(COLLECTED DATA):
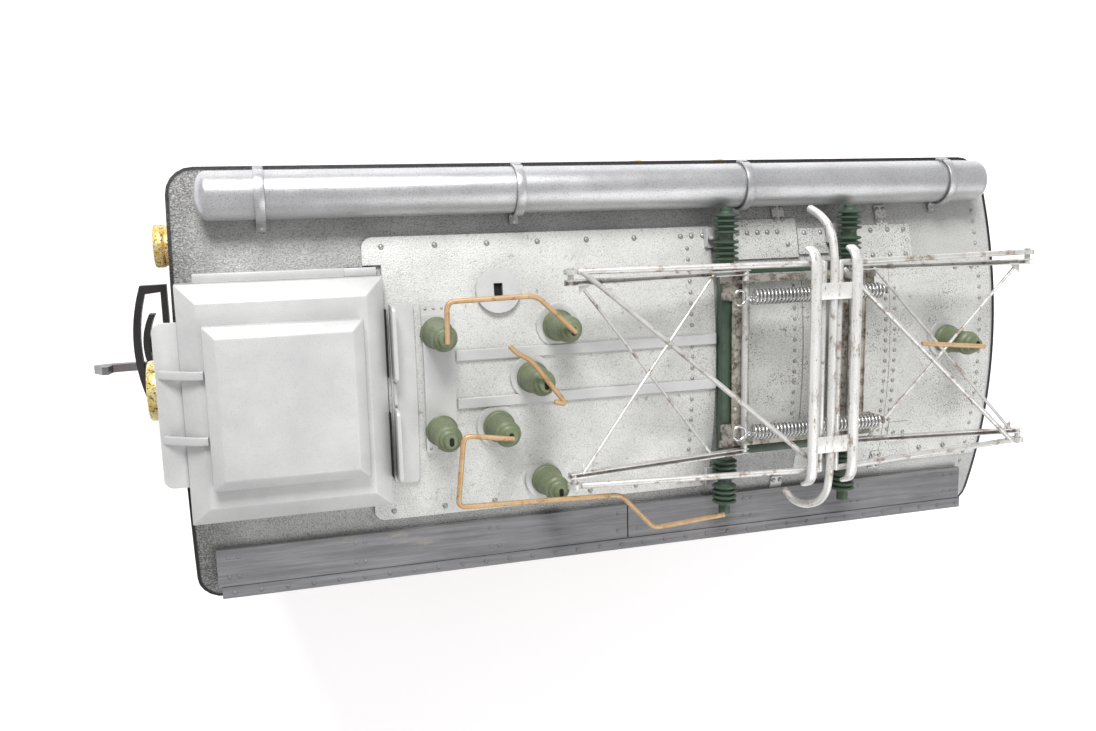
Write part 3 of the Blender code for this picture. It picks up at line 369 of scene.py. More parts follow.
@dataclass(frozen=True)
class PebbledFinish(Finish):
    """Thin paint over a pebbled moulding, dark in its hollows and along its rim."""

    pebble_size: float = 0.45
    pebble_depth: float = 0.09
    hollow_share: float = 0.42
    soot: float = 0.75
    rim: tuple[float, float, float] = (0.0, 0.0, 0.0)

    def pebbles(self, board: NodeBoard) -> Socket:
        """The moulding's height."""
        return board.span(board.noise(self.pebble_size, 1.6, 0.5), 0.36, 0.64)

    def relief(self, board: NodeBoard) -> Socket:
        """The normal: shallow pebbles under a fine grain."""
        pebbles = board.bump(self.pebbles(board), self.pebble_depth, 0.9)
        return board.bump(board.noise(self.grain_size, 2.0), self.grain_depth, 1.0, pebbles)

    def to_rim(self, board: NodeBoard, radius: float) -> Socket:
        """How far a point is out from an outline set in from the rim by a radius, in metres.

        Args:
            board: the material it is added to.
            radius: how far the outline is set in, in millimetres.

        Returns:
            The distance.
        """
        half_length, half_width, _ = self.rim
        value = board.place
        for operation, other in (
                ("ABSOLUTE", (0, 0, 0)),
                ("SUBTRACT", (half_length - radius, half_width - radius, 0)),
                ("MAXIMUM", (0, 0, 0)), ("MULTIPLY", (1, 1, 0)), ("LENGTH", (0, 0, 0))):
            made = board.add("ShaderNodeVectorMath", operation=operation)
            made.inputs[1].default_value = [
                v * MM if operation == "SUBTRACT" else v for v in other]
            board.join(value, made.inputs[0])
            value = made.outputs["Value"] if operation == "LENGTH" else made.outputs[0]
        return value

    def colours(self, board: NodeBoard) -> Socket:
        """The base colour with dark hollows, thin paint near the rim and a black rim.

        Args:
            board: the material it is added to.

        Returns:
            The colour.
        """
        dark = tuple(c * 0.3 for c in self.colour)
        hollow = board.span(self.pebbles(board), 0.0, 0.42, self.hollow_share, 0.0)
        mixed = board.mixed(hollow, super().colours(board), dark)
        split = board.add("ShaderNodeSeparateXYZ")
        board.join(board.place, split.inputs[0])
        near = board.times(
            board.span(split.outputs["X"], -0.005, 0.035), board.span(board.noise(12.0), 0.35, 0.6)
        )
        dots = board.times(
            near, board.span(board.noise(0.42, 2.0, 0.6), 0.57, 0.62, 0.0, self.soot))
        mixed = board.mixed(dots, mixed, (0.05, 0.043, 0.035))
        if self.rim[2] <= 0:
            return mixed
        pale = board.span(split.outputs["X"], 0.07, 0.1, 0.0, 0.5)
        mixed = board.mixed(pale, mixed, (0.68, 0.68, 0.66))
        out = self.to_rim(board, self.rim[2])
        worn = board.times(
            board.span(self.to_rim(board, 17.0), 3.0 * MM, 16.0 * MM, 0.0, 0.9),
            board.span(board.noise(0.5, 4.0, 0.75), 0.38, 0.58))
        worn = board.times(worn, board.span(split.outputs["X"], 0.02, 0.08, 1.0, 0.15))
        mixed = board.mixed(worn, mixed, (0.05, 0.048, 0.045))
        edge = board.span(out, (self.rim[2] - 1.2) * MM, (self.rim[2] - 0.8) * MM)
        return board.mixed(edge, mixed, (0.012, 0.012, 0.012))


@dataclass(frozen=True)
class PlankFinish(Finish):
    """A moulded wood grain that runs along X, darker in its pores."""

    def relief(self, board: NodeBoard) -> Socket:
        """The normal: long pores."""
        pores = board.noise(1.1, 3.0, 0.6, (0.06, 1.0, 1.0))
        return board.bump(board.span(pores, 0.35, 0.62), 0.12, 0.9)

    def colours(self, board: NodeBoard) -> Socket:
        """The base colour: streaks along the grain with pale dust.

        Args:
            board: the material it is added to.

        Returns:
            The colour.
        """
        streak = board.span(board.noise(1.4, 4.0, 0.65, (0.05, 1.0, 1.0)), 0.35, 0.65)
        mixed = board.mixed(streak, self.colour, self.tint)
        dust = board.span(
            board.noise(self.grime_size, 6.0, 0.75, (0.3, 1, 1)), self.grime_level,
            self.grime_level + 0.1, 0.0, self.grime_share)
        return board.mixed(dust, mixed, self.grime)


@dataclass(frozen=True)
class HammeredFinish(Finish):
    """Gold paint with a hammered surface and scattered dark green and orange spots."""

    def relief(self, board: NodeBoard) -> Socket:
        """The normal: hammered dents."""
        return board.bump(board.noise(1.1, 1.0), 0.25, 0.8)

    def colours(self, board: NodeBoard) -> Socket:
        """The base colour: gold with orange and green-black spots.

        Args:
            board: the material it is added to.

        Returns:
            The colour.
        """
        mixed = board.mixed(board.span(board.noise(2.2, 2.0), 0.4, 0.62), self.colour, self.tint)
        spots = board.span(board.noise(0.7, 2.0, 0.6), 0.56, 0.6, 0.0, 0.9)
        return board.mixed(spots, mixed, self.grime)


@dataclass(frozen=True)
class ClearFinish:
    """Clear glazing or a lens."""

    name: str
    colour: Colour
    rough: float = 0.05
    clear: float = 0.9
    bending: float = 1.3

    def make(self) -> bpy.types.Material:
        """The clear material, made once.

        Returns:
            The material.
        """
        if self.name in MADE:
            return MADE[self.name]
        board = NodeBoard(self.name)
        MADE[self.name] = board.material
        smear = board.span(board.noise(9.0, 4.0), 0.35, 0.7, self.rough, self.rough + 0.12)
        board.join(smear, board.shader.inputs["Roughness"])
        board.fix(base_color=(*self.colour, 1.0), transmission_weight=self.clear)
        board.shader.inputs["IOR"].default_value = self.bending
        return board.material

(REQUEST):
Write down again the exact lines running from the beginning of the data to the line containing "paint over a", with both ends included.

(FULL RESPONSE):
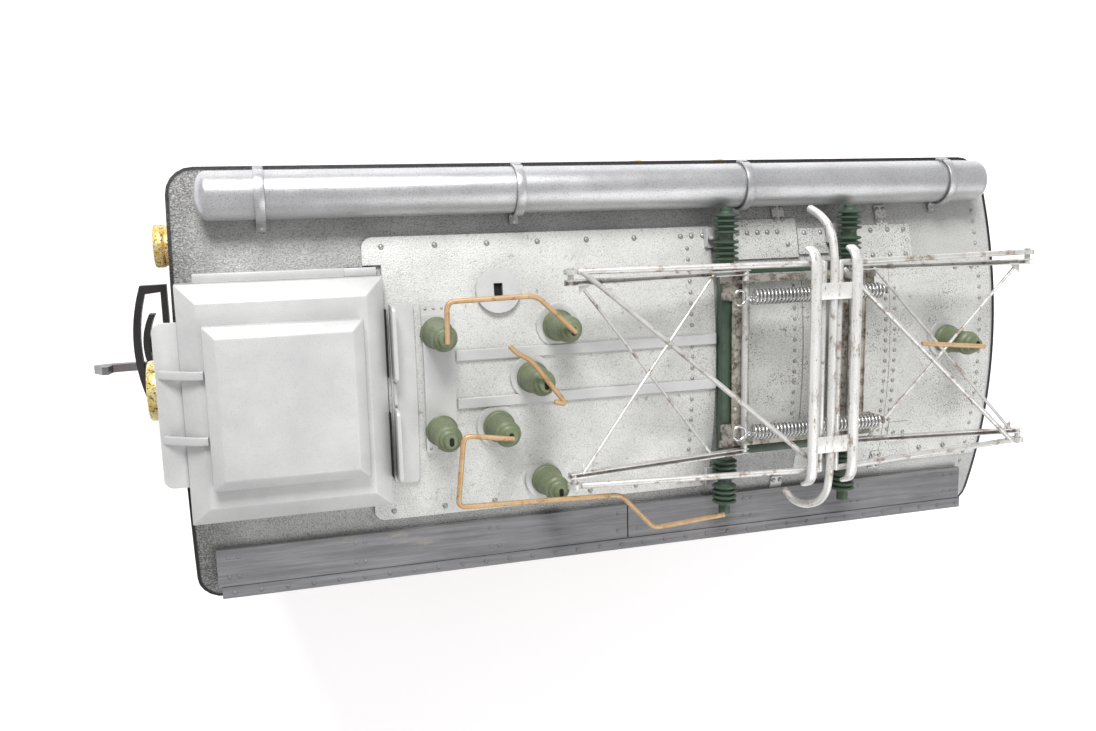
Write part 3 of the Blender code for this picture. It picks up at line 369 of scene.py. More parts follow.
@dataclass(frozen=True)
class PebbledFinish(Finish):
    """Thin paint over a pebbled moulding, dark in its hollows and along its rim."""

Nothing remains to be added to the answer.